01-28-2008 08:03 AM
02-24-2008 01:08 PM
09-19-2010 08:16 AM
Greetings,
I have a somewhat similar problem, but I don't believe it can be solved in this manner. I am trying to concatenate a bunch of very large SDF files (essentially text files). I can do this via read from text, concatenate strings, and save. However this only works for about 8 files since they are each over 120 mb and my system runs out of memory. I have about 1000 of these to do. I would like to do them all at once, but I can try to do 100 at a time, much less and I am kind of defeating the purpose.
Can someone look at my code and give me some pointers? My thought has been that I need to somehow pass the end of file to the concatenate function without loading it all to memory. I have run out of ideas.
Many thanks.
09-20-2010 01:11 AM
Read your files in a loop and append their content to the existing target file on disk. No need to concatenate in memory.
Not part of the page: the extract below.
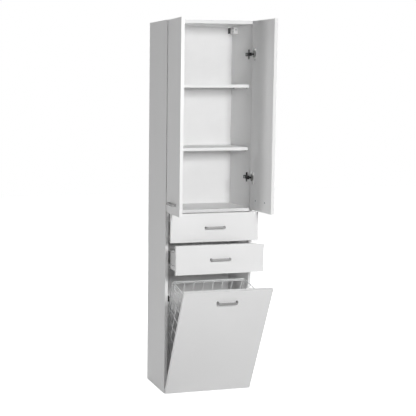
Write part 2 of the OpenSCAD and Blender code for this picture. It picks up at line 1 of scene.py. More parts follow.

09-20-2010 01:43 AM - edited 09-20-2010 01:44 AM
here is a quick draft of what I had in mind (LabVIEW 2010).
See if it works for you.
(Your code was a bit convoluted, with hidden indicators serving as unneeded local variables. None of those are needed. Also the execution order is determined by the data dependency, so no need for a sequence structure. I also don't understand the need for the big case structure. Are you using continuous run?)